The Search Continues
This winter, I kicked snow for more than an hour at the cemetery searching for her grave. Using the map provided to me at the office, I homed in on where her plot was supposed to be, just beside an arterial road. Each marker that I uncovered brought me initial delight, followed by disappointment.
Exhausted after a while, I called the cemetery office for additional guidance. They sent a couple of their grounds workers out to help. Those two couldn’t find it either, so they called another grounds crew led by a man who was clearly the boss. He rendered a decisive ruling: No marker.
The kind and patient people at the cemetery office later confirmed that there’s never been a marker for her. (Morgan Snodgrass, her husband, died in 1986, and is buried in a nearby grave, also without a marker.)

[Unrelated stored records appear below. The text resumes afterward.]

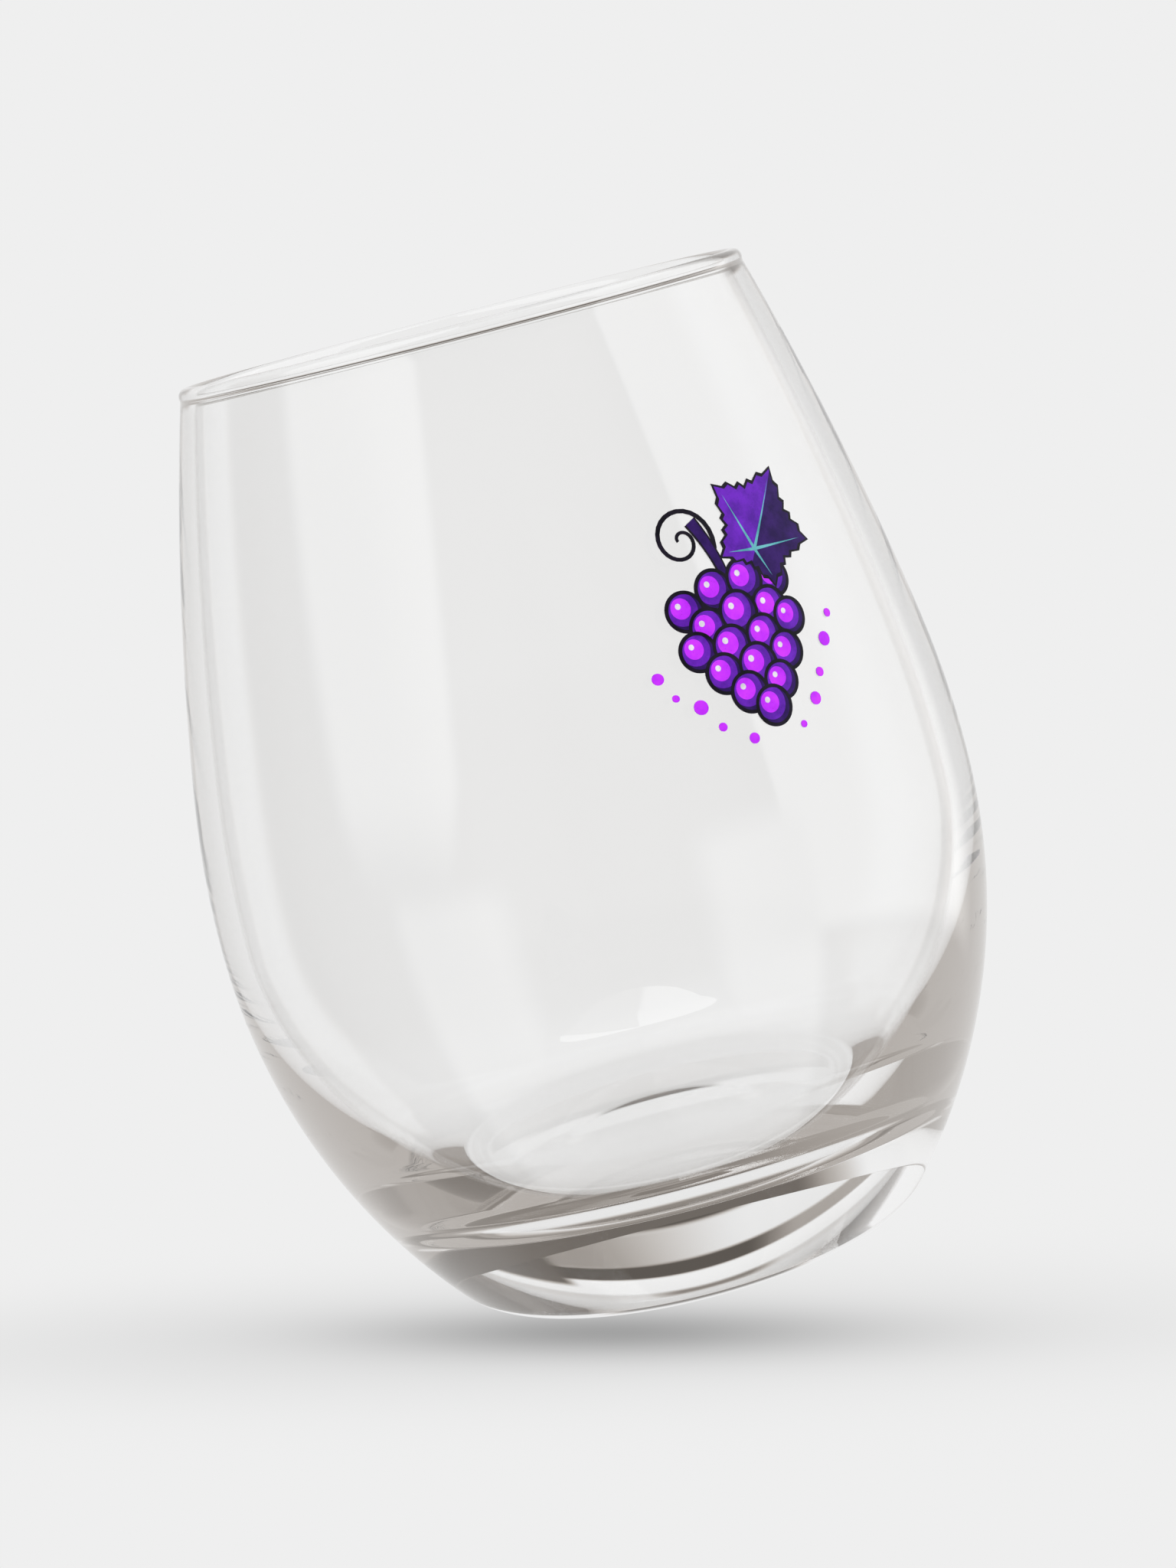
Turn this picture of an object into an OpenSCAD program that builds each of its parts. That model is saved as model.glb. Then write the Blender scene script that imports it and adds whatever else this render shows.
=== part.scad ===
/* [Glass] */
// Height from the foot to the top of the rim
glass_h = 117.5; // [95:0.5:140]
// Outside diameter at the widest part of the bowl
belly_d = 94; // [86:0.5:110]
// Height of the widest part above the foot
belly_h = 50.5; // [44:0.5:58]
// Height at which the tight shoulder curve runs out into the long upper wall
shoulder_h = 69.5; // [62:0.5:80]
// Lean of the wall at the shoulder, as a share of the mean lean from belly to mouth
shoulder_lean_share = 0.88; // [0.7:0.01:0.95]
// Outside diameter over the rounded rim
mouth_d = 69.3; // [58:0.1:80]
// Thickness of the fire-polished rim
rim_bead_d = 2.1; // [1.8:0.05:3]
// Level thickness of the wall just under the rim
wall_rim = 1.7; // [1.2:0.05:2.1]
// Thickness of the wall at the widest part
wall_belly = 2.9; // [1.8:0.1:4]

/* [Base] */
// Outside diameter of the flat ring that stands on the table
foot_d = 48.2; // [42:0.2:56]
// Radius that rounds the foot into the bowl
foot_round_r = 7.7; // [4:0.1:12]
// Height of the flat floor inside the bowl, which is the thickness of the base
floor_h = 14.5; // [9:0.5:18]
// Diameter of the flat floor inside the bowl
floor_d = 46; // [34:0.5:50]
// Radius that rounds the floor inside up into the wall, as a share of the room between them
floor_round_share = 0.616; // [0.45:0.002:0.85]
// Diameter of the shallow hollow under the base
punt_d = 28; // [20:0.5:46]
// Depth of the hollow under the base
punt_h = 0.5; // [0.3:0.1:4]

/* [Print] */
// Height of the middle of the print above the foot
print_h = 79; // [70:0.5:86]
// Width that the grape cluster fills
cluster_w = 17; // [14:0.5:20]
// Height that the grape cluster fills
cluster_h = 17; // [15:0.5:21]
// Diameter of one grape, without its outline
grape_d = 4.1; // [3:0.1:5]
// Width of the drawn outlines
line_w = 0.42; // [0.3:0.02:0.6]
// Width across the vine leaf
leaf_w = 15.5; // [12:0.5:18]
// Length of the stem
stem_l = 7.5; // [5:0.5:9]
// Thickness of the white underlay
white_t = 0.08; // [0.05:0.01:0.15]
// Thickness of the colour inks on top of the underlay
ink_t = 0.1; // [0.05:0.01:0.15]

/* [Hidden] */
$fa = 1;
$fs = 0.12;
overrun = 1;
chord_tolerance = 0.01;

// Radii of the outside, and of the bowl inside it
belly_r = belly_d / 2;
bowl_r = belly_r - wall_belly;
bead_r = rim_bead_d / 2;
bead_z = glass_h - bead_r;
bead_centre_r = mouth_d / 2 - bead_r;
wall_top_r = bead_centre_r + wall_rim / 2;
bowl_top_r = bead_centre_r - wall_rim / 2;
floor_r = floor_d / 2;
floor_round_r = floor_round_share * (bowl_r - floor_r);

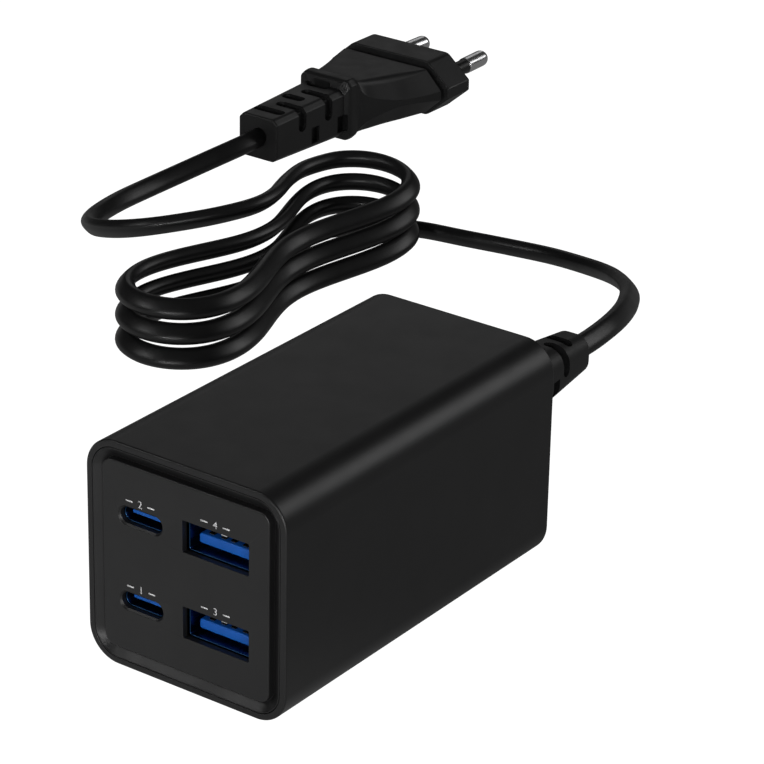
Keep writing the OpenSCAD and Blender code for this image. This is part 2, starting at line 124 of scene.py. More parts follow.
def cut(piece, cutters):
    """Takes the cutters away from the piece, then throws them away."""
    for cutter in cutters:
        change = piece.modifiers.new("cut", "BOOLEAN")
        change.operation = "DIFFERENCE"
        change.solver = "EXACT"
        change.object = cutter
        with bpy.context.temp_override(object=piece, active_object=piece):
            bpy.ops.object.modifier_apply(modifier=change.name)
    for cutter in cutters:
        bpy.data.objects.remove(cutter, do_unlink=True)


WELD = 0.5e-6
SHORTEST_EDGE = 0.2e-6


class Shape:
    """Points and faces gathered from several lofts."""

    def __init__(self):
        self.points = []
        self.faces = []

    def loft(self, rings, closed=False, start=False, end=False):
        """Joins rings of equal length; closed joins the last to the first, start and end fill the ends."""
        size = len(rings[0])
        base = len(self.points)
        for ring in rings:
            self.points.extend(ring)
        spans = len(rings) if closed else len(rings) - 1
        for i in range(spans):
            j = (i + 1) % len(rings)
            for k in range(size):
                n = (k + 1) % size
                self.faces.append((
                    base + i * size + k, base + i * size + n,
                    base + j * size + n, base + j * size + k,
                ))
        if start:
            self.faces.append(tuple(base + k for k in range(size)))
        if end:
            last = base + (len(rings) - 1) * size
            self.faces.append(tuple(last + k for k in range(size)))

    def solid(self, rings):
        self.loft(rings, start=True, end=True)

    def plate(self, outline, holes=()):
        """A flat face inside an outline, with holes."""
        loops = [outline, *holes]
        base = len(self.points)
        for loop in loops:
            self.points.extend(loop)
        for corners in tessellate_polygon(loops):
            self.faces.append(tuple(base + c for c in corners))

    def object(self, name):
        """A new mesh object with welded points and outward normals."""
        mesh = bpy.data.meshes.new(name)
        mesh.from_pydata([tuple(p) for p in self.points], [], self.faces)
        work = bmesh.new()
        work.from_mesh(mesh)
        bmesh.ops.remove_doubles(work, verts=work.verts, dist=WELD)
        bmesh.ops.dissolve_degenerate(work, edges=work.edges, dist=SHORTEST_EDGE)
        bmesh.ops.recalc_face_normals(work, faces=work.faces)
        work.to_mesh(mesh)
        work.free()
        return add_to_scene(name, mesh)

    def piece(self, name, slot, *replaces, **options):
        return finish_piece(self.object(name), slot, *replaces, **options)


def arc(centre, radius, first, last, steps):
    """Points on an arc in a flat plane, angles in degrees."""
    found = []
    for k in range(steps + 1):
        a = math.radians(first + (last - first) * k / steps)
        found.append((centre[0] + radius * math.cos(a), centre[1] + radius * math.sin(a)))
    return found


def fillet(radius, first, last, steps):
    """An edge's rounding, as distances in from the two faces that meet there."""
    return arc((radius, radius), radius, first, last, steps)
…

Chandler and Lupa hope to raise money for a proper grave marker for Gertrude, though, according to cemetery officials, they’ll need the permission of surviving kin to do so.
“When people die, there’s not always someone who does what they did,” Lupa says. “There’s an empty kitchen. And the heart’s gone out of it.”
Despite their coverage of her good deeds while alive, Snodgrass’s passing wasn’t noted in the local newspapers — only in the church bulletin at Presentation of the Blessed Virgin Mary.
“Mrs. Snodgrass was well known all over the West Side and the entire city as a tireless worker helping to feed the hungry,” the bulletin stated. “She will be missed by all who came to know and love her.”
The spirit of Snodgrass’s work is alive and well at the food bank that she helped create, says Kate Maehr, the Food Depository’s executive director and CEO. In recent years, particularly during the pandemic, the Food Depository has made the strategic decision to invest more in partners serving lower-income communities of color.
“I really believe that she still is watching over our work,” says Maehr, who took the helm in 2006. “To me, the spirit of Gertrude Snodgrass is this idea that we have to always put our neighbors and partners front and center.”
Recently, I stood at the gate of her former home on West Congress Parkway, imagining the soulful bustle of what it must have been like years ago — a sacred place in those days. I often think about the quote by the poet Wendell Berry: “There are no unsacred places; there are only sacred and desecrated places.”
We make them so, I suppose.
The injustice of food insecurity persists today, but our collective response has grown. In every neighborhood of Chicago, there are food pantries serving people as Snodgrass did. They receive food from the food bank that she helped create.
That’s a legacy worth remembering. In Gertrude’s own words, as quoted in the 1980 Chicago Defender story: “I don’t consider it a job but I consider it a mission to do this type of work and am dedicated to it for life,” she said. “It’s so beautiful, you want to go on and on doing it.”